First decree dated 5 January 2022
The 5 January 2022 decree in its first part provides the view of the tax authorities regarding the definition of a preferential tax regime and low taxation in terms of section 4j ITC. In order to determine whether a preferential tax regime exists, the actual taxtion of the royalty income must be benchmarked against the taxation of other income under the general tax regime in the same country. “General tax regime” in this regard means the application of the general tax rate on income of the same type of taxpayer without taking into account any sort of benefits (in particular, benefits related to the legal type of entity, tax residence of the licensor, or specific types or sources of income). Whether a taxpayer must file a specific application to deviate from the general tax regime should not be of relevance. In order to qualify as a preferential tax regime, a tax regime does not necessarily have to be limited to income from royalties or IP but can be much broader. Based on the decree, so-called “tax rulings” (which are only granted to specific licensors by foreign tax authorities on a case-by-case basis) also could qualify as preferential tax regimes in terms of the royalty barrier rule.
Low taxation in terms of the royalty barrier rule exists in case the actual taxation of the royalty income is less than 25%. Whether other income of the licensor also is low-taxed should not be of relevance. The decree also refers to the provisions of the Foreign Tax Act and its principles for determining the existence of low taxation that could be applied in the same way for purposes of the royalty barrier rule. It is confirmed that the existence of a general low tax rate at the level of the licensor should not trigger the royalty barrier rule.
The second part of the decree describes the view of the tax authorities with regard to “nexus-conformity” in terms of the royalty barrier rule. The decree refers to the FHTP list and the 6 January 2020 decree (see below) and how to apply the various FHTP lists. It also confirms that in case no nexus-conformity review has been undertaken for a specific regime by the FHTP at the OECD level, a domestic (German) review and analysis must be applied. This might, in particular, be the case in the following scenarios:
- The preferential tax regime in question was classified as an “other regime” by the FHTP, and, therefore, no analysis of the nexus conformity was being done at the OECD level;
- The preferential tax regime was terminated or adapted to nexus-conformity during the grandfathering period (through 30 June 2021), and, therefore, the regime was not reviewed further by the FHTP; or
- An individual tax ruling qualified as a pereferential tax regime in terms of the royalty barrier rule.

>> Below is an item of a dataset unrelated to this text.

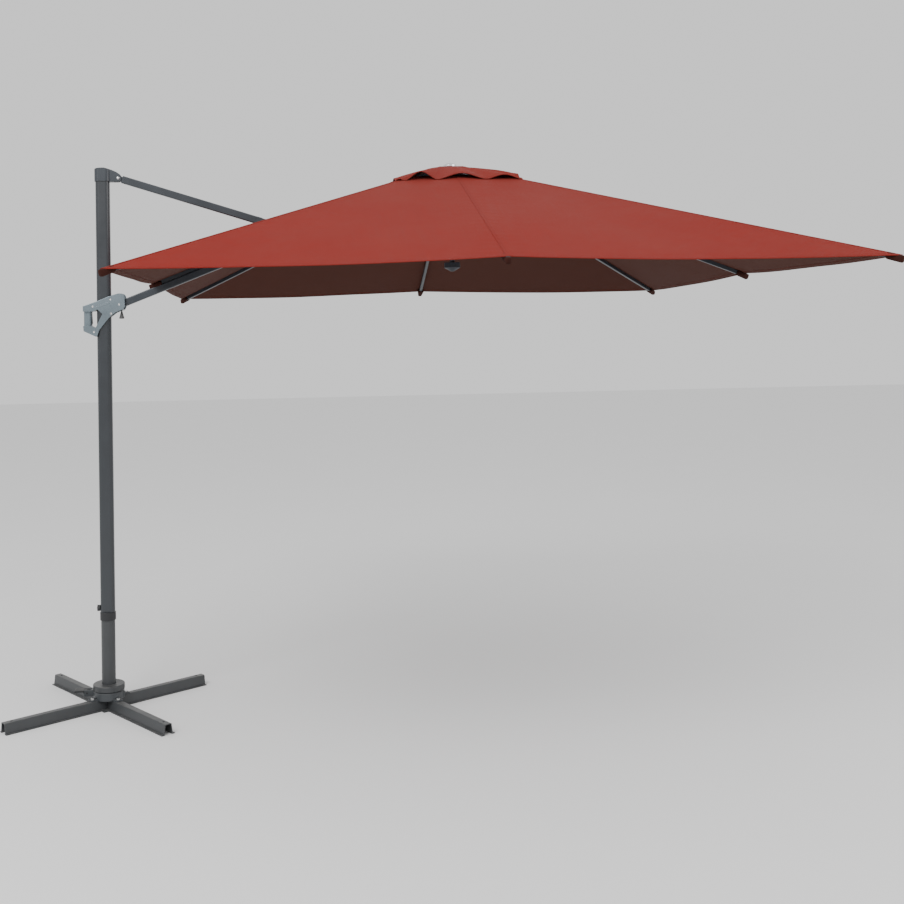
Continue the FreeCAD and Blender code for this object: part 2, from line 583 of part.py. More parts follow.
def build_mast():
    """Mast tube, head, sleeve, collar, lower tube, turret and lock knob."""
    face = -MAST_X / 2
    screw_hole = rod(V(face + 5, 0, LOCK_KNOB_Z), X_AXIS, 5.0, 30)
    outer = upright(MAST_X, MAST_Y, MAST_CORNER, MAST_BOTTOM, MAST_TOP)
    wall = 2 * MAST_WALL
    hollow = upright(MAST_X - wall, MAST_Y - wall, MAST_CORNER - MAST_WALL, MAST_BOTTOM, MAST_TOP)
    export("mast_tube", outer.cut(hollow).cut(screw_hole))
    sleeve = upright(MAST_X - wall, MAST_Y - wall, MAST_CORNER - MAST_WALL, MAST_BOTTOM, 540)
    cored = wall + 2 * SLEEVE_WALL
    sleeve = sleeve.cut(upright(MAST_X - cored, MAST_Y - cored, 14, 400, 600))
    export("mast_sleeve", sleeve.cut(screw_hole))
    collar = disc(COLLAR_R, COLLAR_BOTTOM, COLLAR_TOP)
    collar = collar.cut(disc(STUB_R, COLLAR_BOTTOM, MAST_BOTTOM))
    collar = collar.cut(upright(MAST_X, MAST_Y, MAST_CORNER, MAST_BOTTOM, COLLAR_TOP))
    rim = [e for e in collar.Edges if e.BoundBox.ZLength < 0.1 and e.BoundBox.XLength > 2 * COLLAR_R - 1]
    export("mast_collar", collar.makeFillet(2.0, rim))
    stub = disc(STUB_R, TURRET_SEAT, MAST_BOTTOM).cut(disc(STUB_R - STUB_WALL, TURRET_SEAT, MAST_BOTTOM))
    export("lower_tube", stub)
    turret = disc(TURRET_R, TURRET_BOTTOM, TURRET_TOP)
    rims = [e for e in turret.Edges if e.BoundBox.ZLength < 0.1 and e.BoundBox.XLength > 2 * TURRET_R - 1]
    turret = turret.makeFillet(4.0, [e for e in rims if e.BoundBox.ZMin > TURRET_BOTTOM + 1])
    turret = turret.cut(disc(STUB_R, TURRET_SEAT, TURRET_TOP + 1))
    export("turret", turret.cut(disc(SPINDLE_R - 6, TURRET_BOTTOM - 1, TURRET_SEAT)))
    spindle = disc(SPINDLE_R, SPINDLE_BOTTOM, TURRET_BOTTOM).fuse(disc(SPINDLE_R - 6, TURRET_BOTTOM - 1, TURRET_SEAT))
    export("spindle", spindle.removeSplitter())
    screw = rod(V(face + 8, 0, LOCK_KNOB_Z), X_AXIS, 5.0 - RUNNING, 26)
    knob = rod(V(face - 9, 0, LOCK_KNOB_Z), X_AXIS, 15.0, 14)
    for k in range(8):
        turn = k * math.pi / 4
        place_on_rim = V(face - 9, 16.2 * math.cos(turn), LOCK_KNOB_Z + 16.2 * math.sin(turn))
        knob = knob.cut(rod(place_on_rim, X_AXIS, 3.2, 16))
    export("lock_knob", join([knob, screw]))
    build_mast_head()


def build_mast_head():
    """Cap on the mast with the two cheeks that hold the strut."""
    cap = upright(MAST_X + 8, MAST_Y + 8, 22, 2590, 2657)
    profile = [
        (-50, 2665), (-50, 2646), (-39, 2651), (-28, 2655), (-8, 2657), (10, 2657), (50, 2646),
        (50, 2665),
    ]
    cap = cap.cut(plate_xz(profile, -40, 40))
    inner = HUB_TONGUE / 2 + SIDE
    outer = inner + 6
    cheek = [
        (10, 2656), (28, 2653), (48, 2646), (70, 2636), (86, 2625), (95, 2612), (96, 2600), (90, 2590),
        (80, 2587), (34, 2587), (20, 2592),
    ]
    web = [(20, 2654), (28, 2652), (46, 2644), (58, 2638), (58, 2587), (34, 2587), (20, 2592)]
    pieces = [cap, plate_xz(web, -outer, outer)]
    for side in (-1, 1):
        low, high = sorted((side * inner, side * outer))
        pieces.append(plate_xz(cheek, low, high))
        pieces.append(rod(STRUT_PIVOT + V(0, side * (inner + outer) / 2, 0), Y_AXIS, 15.0, 6))
    head = join(pieces).cut(upright(MAST_X, MAST_Y, MAST_CORNER, 2580, MAST_TOP))
    head = head.cut(rod(STRUT_PIVOT, Y_AXIS, ARM_PIN_R, 60))
    export("mast_head", head)
    export("head_pin", rod(STRUT_PIVOT, Y_AXIS, ARM_PIN_R, 2 * outer + 6))


def hat_section(width, flare, top):
    """Four corners of a hat section's upright part, wider at its foot."""
    return [V(0, -width - flare, 0), V(0, -width, top), V(0, width, top), V(0, width + flare, 0)]


def make_beam():
    """Hat section beam along X, hollow below, with its anchor holes."""
    half = BEAM_WIDTH / 2
    reach = V(2 * BEAM_HALF, 0, 0)
    corners = hat_section(half, BEAM_FLARE, BEAM_TOP)
    beam = Part.Face(Part.makePolygon(corners + corners[:1])).extrude(reach)
    ridges = [e for e in beam.Edges if e.BoundBox.XLength > BEAM_HALF and e.BoundBox.ZMin > BEAM_TOP - 1]
    beam = beam.makeFillet(5.0, ridges)
    foot = half + BEAM_FLARE + BEAM_FLANGE
    beam = beam.fuse(block(0, 2 * BEAM_HALF, -foot, foot, 0, BEAM_WALL))
    hollow = hat_section(half - BEAM_WALL, BEAM_FLARE, BEAM_TOP - BEAM_WALL)
    core = Part.Face(Part.makePolygon(hollow + hollow[:1])).extrude(reach)
    beam = beam.cut(core).removeSplitter()
    beam.translate(V(-BEAM_HALF, 0, 0))
    for x in (-ANCHOR_R, ANCHOR_R):
        beam = beam.cut(disc(ANCHOR_HOLE_R, 0, BEAM_TOP + 1, x))
    for x in (-BOLT_RING, BOLT_RING):
        beam = beam.cut(disc(BOLT_R, 0, BEAM_TOP + 1, x))
    side = PLATE_HALF
    return beam.cut(block(-side, side, -side, side, 0, PLATE_THICK))


def build_base():
    """Two half-lapped beams, centre plate, swivel housing, bolts and pedal."""
    half = BEAM_WIDTH / 2
    lap = half + BEAM_FLARE
    middle = BEAM_TOP / 2
    over = make_beam().cut(block(-lap, lap, -60, 60, -1, middle))
    under = make_beam().cut(block(-lap, lap, -60, 60, middle, BEAM_TOP + 1))
    export("cross_beam_over", place(over, 0, BEAM_ANGLE, ORIGIN))
    export("cross_beam_under", place(under, 0, BEAM_ANGLE + 90, ORIGIN))
    side = PLATE_HALF
    plate = block(-side, side, -side, side, 0, PLATE_THICK)
    export("centre_plate", place(plate, 0, BEAM_ANGLE, ORIGIN))
    housing = disc(HOUSING_R, BEAM_TOP, HOUSING_TOP - 8)
    housing = housing.fuse(Part.makeCone(HOUSING_R, HOUSING_R - 8, 8, V(0, 0, HOUSING_TOP - 8)))
    bolts = []
    for k in range(4):
        ear = block(0, BOLT_RING + 14, -half, half, BEAM_TOP, BEAM_TOP + 8)
        ear = ear.cut(disc(BOLT_R, BEAM_TOP - 1, BEAM_TOP + 9, BOLT_RING))
        housing = housing.fuse(place(ear, 0, BEAM_ANGLE + 90 * k, ORIGIN))
        bolt = disc(BOLT_R, BEAM_TOP - 18, BEAM_TOP + 9, BOLT_RING)
        bolt = bolt.fuse(disc(9.0, BEAM_TOP + 8, BEAM_TOP + 14, BOLT_RING))
        bolt = bolt.fuse(disc(9.0, BEAM_TOP - BEAM_WALL - 7, BEAM_TOP - BEAM_WALL, BOLT_RING))
        bolts.append(place(bolt.removeSplitter(), 0, BEAM_ANGLE + 90 * k, ORIGIN))
    low = SPINDLE_BOTTOM + 4
    fork = [block(-118, -70, -19, -12, low, HOUSING_TOP), block(-118, -70, 12, 19, low, HOUSING_TOP)]
    fork.append(block(-84, -70, -19, 19, low, HOUSING_TOP))
    for piece in fork:
        housing = housing.fuse(piece)
    housing = housing.removeSplitter().cut(disc(HOUSING_BORE, SPINDLE_BOTTOM, HOUSING_TOP + 1))
    pivot = V(PEDAL_X, 0, PEDAL_Z)
    housing = housing.cut(rod(pivot, Y_AXIS, PEDAL_PIN_R + RUNNING, 60))
    export("swivel_housing", housing)
    export("base_bolts", Part.makeCompound(bolts))
    tread = block(-165, -118, -24, 24, PEDAL_Z + 4, PEDAL_Z + 14)
    tread = tread.makeFillet(3.0, tread.Edges)
    pedal = join([
        tread,
        block(-122, PEDAL_X, -11.7, 11.7, PEDAL_Z - 6, PEDAL_Z + 12),
        rod(pivot, Y_AXIS, 9.0, 23.4),
        rod(pivot, Y_AXIS, PEDAL_PIN_R, 42),
    ])
    export("foot_pedal", pedal)


def main():
    """Builds every part."""
    os.makedirs("parts", exist_ok=True)
    build_canopy_frame()
    build_arm()
    build_slider()
    build_mast()
    build_base()


main()
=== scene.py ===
"""Looks for a cantilever patio umbrella: fabric, finishes, small hardware, floor, light and camera."""

import json
import logging
import math
from dataclasses import dataclass, field
from enum import Enum
from typing import Callable, Iterable

import bmesh
import bpy
from mathutils import Euler, Matrix, Vector, noise


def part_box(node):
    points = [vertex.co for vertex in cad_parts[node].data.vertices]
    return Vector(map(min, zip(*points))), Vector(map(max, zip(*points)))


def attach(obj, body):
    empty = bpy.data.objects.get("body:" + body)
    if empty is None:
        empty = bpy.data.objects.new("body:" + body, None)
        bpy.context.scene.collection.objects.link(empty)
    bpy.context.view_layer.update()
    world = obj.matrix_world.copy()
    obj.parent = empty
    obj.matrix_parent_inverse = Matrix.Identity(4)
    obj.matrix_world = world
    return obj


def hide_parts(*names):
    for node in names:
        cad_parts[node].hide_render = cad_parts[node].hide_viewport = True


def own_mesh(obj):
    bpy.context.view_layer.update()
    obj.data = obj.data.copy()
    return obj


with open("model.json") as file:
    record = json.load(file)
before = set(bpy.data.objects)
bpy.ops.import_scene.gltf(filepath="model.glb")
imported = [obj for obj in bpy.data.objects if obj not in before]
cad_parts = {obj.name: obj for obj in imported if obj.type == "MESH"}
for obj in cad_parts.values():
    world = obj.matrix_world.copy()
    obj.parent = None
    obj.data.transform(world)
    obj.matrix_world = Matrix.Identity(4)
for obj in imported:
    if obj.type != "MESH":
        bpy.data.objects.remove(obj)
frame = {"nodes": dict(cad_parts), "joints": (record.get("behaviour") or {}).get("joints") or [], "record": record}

logging.basicConfig(level=logging.INFO, format="%(name)s: %(message)s")
log = logging.getLogger("umbrella")

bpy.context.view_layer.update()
Colour = tuple[float, float, float]
Socket = bpy.types.NodeSocket
Surface = Callable[[float, float], Vector]
Placing = Callable[[float, float], tuple[Vector, tuple[float, float]]]

EDGE_RADIUS = 0.0012
SLUB_FINE = 160.0
SLUB_LONG = 3.0
STITCH_PITCH = 0.004
STITCH_SHARE = 0.72
METAL_DUST = (0.42, 0.40, 0.37, 1.0)
PLASTIC_DUST = (0.35, 0.33, 0.30, 1.0)
CLOTH_DUST = (0.22, 0.075, 0.058, 1.0)
SCREW_PROUD = 0.0004
CAP_OVERLAP = 0.003
STEM_RADIUS = 0.0040


# ---------------------------------------------------------------- frame facts


def joint_record(name: str) -> dict:
    """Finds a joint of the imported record.

    Args:
        name: The joint's name.

    Returns:
        The joint's record.
    """
    return next(j for j in frame["joints"] if j["name"] == name)


def box_centre(node: str) -> Vector:
    """Gives the middle of a CAD node's box.

    Args:
        node: The node's name.

    Returns:
        The middle, in metres.
    """
    low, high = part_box(node)
    return (Vector(low) + Vector(high)) / 2


# ---------------------------------------------------------------- node graphs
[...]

In the third and last part of the decree, the MoF discusses the burden of proof that applies in case of the royalty barrier rule and highlights that the general rules should be applicable. Based on these general rules, the tax authorities have the burden of proof with regard to facts that result in an increase of the tax burden, and the taxpayer bears the burden of proof for facts that support a decrease of any tax burden. The tax authorities describe their view that the tax authorities must prove the existence of a harmful preferential tax regime; the tax authorities should in this regard be able to make use of the FHTP list as mentioned above. It also is highlighted that the taxpayer must comply with the general, increased compliance obligations for cross-border transactions for purposes of the royalty barrier rule. In addition, it states that as a general presumption it is assumed that in case of the existence of a preferential tax regime in a foreign country, such regime applies to royalty income of a taxpayer.

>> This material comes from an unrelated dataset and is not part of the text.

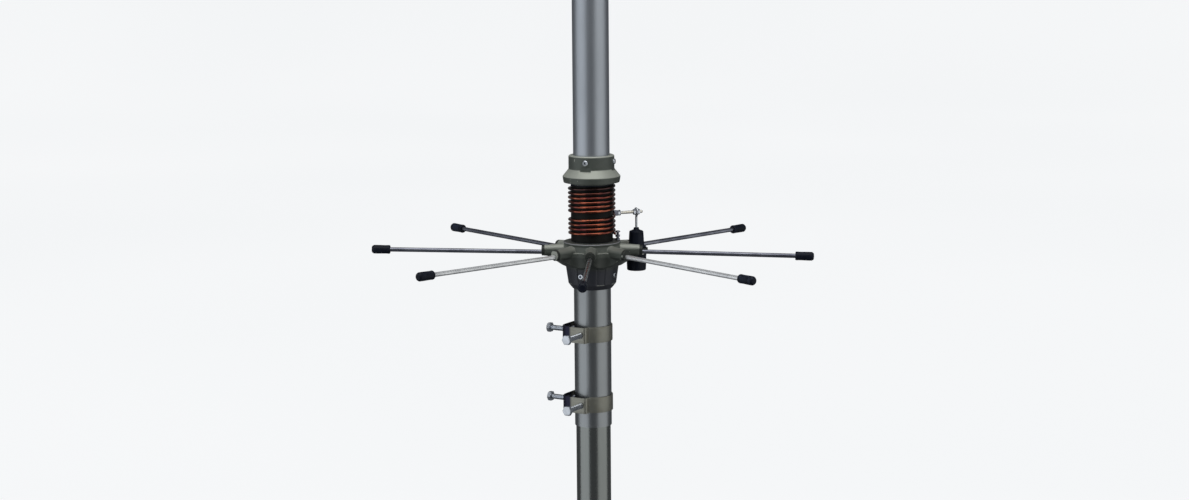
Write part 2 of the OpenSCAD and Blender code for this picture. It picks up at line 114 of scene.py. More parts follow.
def close_holes(bm):
    edges = [e for e in bm.edges if e.is_boundary]
    if edges:
        bmesh.ops.holes_fill(bm, edges=edges)


def tidy_up(bm):
    """Merges doubled points, fills every open edge and turns the faces outward."""
    bmesh.ops.remove_doubles(bm, verts=bm.verts, dist=0.002)
    bmesh.ops.dissolve_degenerate(bm, edges=bm.edges, dist=0.001)
    close_holes(bm)
    bmesh.ops.recalc_face_normals(bm, faces=bm.faces)


def mesh_object(name, bm, crease=CREASE):
    """A linked object from a bmesh in mm, smooth but for edges sharper than the crease."""
    tidy_up(bm)
    mesh = bpy.data.meshes.new(name)
    bm.to_mesh(mesh)
    bm.free()
    mesh.transform(Matrix.Scale(MM, 4))
    mesh.shade_smooth()
    mesh.set_sharp_from_angle(angle=math.radians(crease))
    obj = bpy.data.objects.new(name, mesh)
    bpy.context.scene.collection.objects.link(obj)
    return obj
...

Such presumption, however, can be rebutted by the taxpayer if sufficient evidence/documentation proving the contrary is provided. In order to successfully rebut the presumption, the German licensee must provide documentation regarding the accounting treatment of the royalty income at the level of the foreign licensor and tax assessment notices (including workpapers) for the calculation of the tax base. The specific information that must be included in this documentation is specified further in the decree. Nexus-conformity of a tax regime generally must be established by the taxpayer. In case the FHTP list provides for nexus-conformity, it is generally assumed that this should apply for purposes of the royalty barrier rule as well. No further evidence must be provided by the taxpayer in this case. The MoF highlights that the nexus conformity of a preferential tax regime must be reviewed on an abstract-general basis and must not be done on a case-by-case analysis for each taxpayer separately.

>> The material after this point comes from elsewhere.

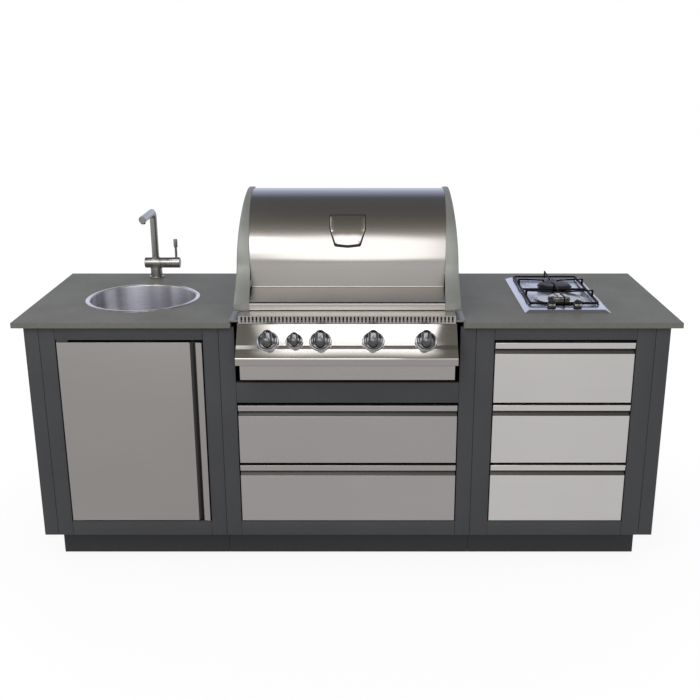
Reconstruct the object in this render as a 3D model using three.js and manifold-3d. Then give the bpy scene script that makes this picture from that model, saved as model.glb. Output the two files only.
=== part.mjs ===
// An outdoor kitchen island: three framed cabinets under one worktop, with a round bar sink and
// tap on the left, a built-in gas grill in the middle and a two-burner hob on the right.
// Millimetres, +Z up, front towards -Y. Inside the functions y is measured back from the front
// edge of the worktop; the island group then stands over the middle of its own footprint.
import * as THREE from "three";
import { mergeVertices } from "three/addons/utils/BufferGeometryUtils.js";
import Module from "manifold-3d";

const wasm = await Module();
wasm.setup();

// Driving dimensions of the whole island
const worktopWidth = 2290;
const worktopDepth = 748;
const worktopThickness = 20;
const worktopHeight = 914;
const worktopArris = 1.5;
const sideOverhang = 35;
const frontOverhang = 20;
const backOverhang = 20;
const centreModuleWidth = 886;
const endPanelThickness = 50;
const grillGapWidth = 796;
const rearStripDepth = 103;
const kickHeight = 101.5;

// Clearances and small shared sizes
const seat = 0.3;
const jointGap = 0.5;
const cutOver = 5;
const weldDistance = 1e-4;
const sheet = 2;
const footSides = 6;
const tinySides = 8;
const smallSides = 12;
const roundSides = 18;
const bigSides = 40;
const arcSteps = 5;
const quarterTurn = Math.PI / 2;
const degree = Math.PI / 180;

// Places that follow from the driving dimensions
const worktopUnderside = worktopHeight - worktopThickness;
const outerX = worktopWidth / 2 - sideOverhang;
const sideX = outerX - endPanelThickness;
const seamX = centreModuleWidth / 2;
const grillGapX = grillGapWidth / 2;
const cabinetBack = worktopDepth - backOverhang;
const stripFront = worktopDepth - rearStripDepth;
const sideSpan = sideX - seamX;
const sideCentre = (sideX + seamX) / 2;

// Finishes
const finish = (color, roughness, metalness) => () =>
  new THREE.MeshStandardMaterial({ color, roughness, metalness });
const charcoalBoard = finish("#3a3a3c", 0.7, 0);
const darkBoard = finish("#2b2b2d", 0.75, 0);
const stoneTop = finish("#6f6f6a", 0.6, 0);
const brushedSteel = finish("#b9b5ae", 0.35, 0.9);
const satinSteel = finish("#a9a9a6", 0.45, 0.85);
const castAluminium = finish("#8d8e8b", 0.55, 0.6);
const chromePlate = finish("#c9c9c9", 0.12, 1);
const blackEnamel = finish("#1b1b1c", 0.5, 0.1);
const castIron = finish("#262524", 0.8, 0.3);
const brass = finish("#b08d4a", 0.4, 0.9);

// Solids

// A closed geometry as a solid, with its shared corners merged.
function solidOf(geometry) {
  geometry.deleteAttribute("normal");
  geometry.deleteAttribute("uv");
  const merged = mergeVertices(geometry, weldDistance);
  return new wasm.Manifold(
    new wasm.Mesh({
      numProp: 3,
      vertProperties: merged.attributes.position.array,
      triVerts: new Uint32Array(merged.index.array),
    }),
  );
}

// A place and turn as a matrix.
function spot(x, y, z, turnX = 0, turnY = 0, turnZ = 0) {
  const turn = new THREE.Quaternion().setFromEuler(new THREE.Euler(turnX, turnY, turnZ));
  return new THREE.Matrix4().compose(new THREE.Vector3(x, y, z), turn, new THREE.Vector3(1, 1, 1));
}
const alongX = (x, y, z) => spot(x, y, z, 0, quarterTurn);
const alongY = (x, y, z) => spot(x, y, z, -quarterTurn);

// A box between two values on each axis.
function block([x0, x1], [y0, y1], [z0, z1], place = spot(0, 0, 0)) {
  const geometry = new THREE.BoxGeometry(x1 - x0, y1 - y0, z1 - z0);
  geometry.translate((x0 + x1) / 2, (y0 + y1) / 2, (z0 + z1) / 2);
  return solidOf(geometry.applyMatrix4(place));
}

function shapeOf(outline) {
  return new THREE.Shape(outline.map(([a, b]) => new THREE.Vector2(a, b)));
}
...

Second decree dated 6 January 2020
The 6 January 2022 decree reiterates that the list provided by the MoF for the years 2018 to 2020 is non-exclusive and only serves as a guideline. It also repeats that “grandfathering” rules that were permitted by the OECD (through 30 June 2021) are considered irrelevant for purposes of the application of the royalty barrier rule.
The decree again includes a second list of preferential tax regimes that are under review to determine whether they are in line with the nexus approach for the relevant years. The decree (in line with previous guidance) states that tax returns where a deduction for such royalty payments is claimed should be assessed on a preliminary basis, subject to review at a later point in time (e.g., in a tax audit). Royalties should, however, be treated as being fully tax deductible for purposes of the royalty barrier rule in the preliminary tax assessment.
The FDII regime in the US is still included on the list of preferential tax regimes that currently are under review. In this regard, it might be worth mentioning that the most recent list of the FHTP at the OECD (which was published after its November 2021 meeting) also shows the FDII regime still under review but with the added comments “In the process of being eliminated” and “The United States has committed to abolish this regime.” Whether these statements hold true in light of the most recent version of the Build-Back-Better Act in the US and the stalled legislative process can be questioned but might indicate that the review process of the FHTP is currently paused (and might not be resumed in case the FDII regime is changed to the satisfaction of the FHTP).
The decree in this regard confirms the view of the tax authorities that the FDII regime qualifies as a preferential tax regime; however, whether it should be considered as a harmful preferential tax regime still remains to be seen.
The two decrees from the German tax authorities provide welcome additional guidance for assessing the risk that royalty payments could fall under the interest barrier rule and be classified as being (partially) nondeductible. The still non-exhaustive nature of the lists provided by the MoF in its 6 January 2022 decree, however, results in remaining uncertainty for taxpayers. The question how FDII qualifies for purposes of the royalty barrier rule is still open and has not been decided yet. Due to the significant number of license arrangements between German licensees and US resident licensors, this results in a significant uncertainty for many taxpayers and multinational enterprises. It would be in the interest of affected taxpayers if this issues is resolved sooner rather than later.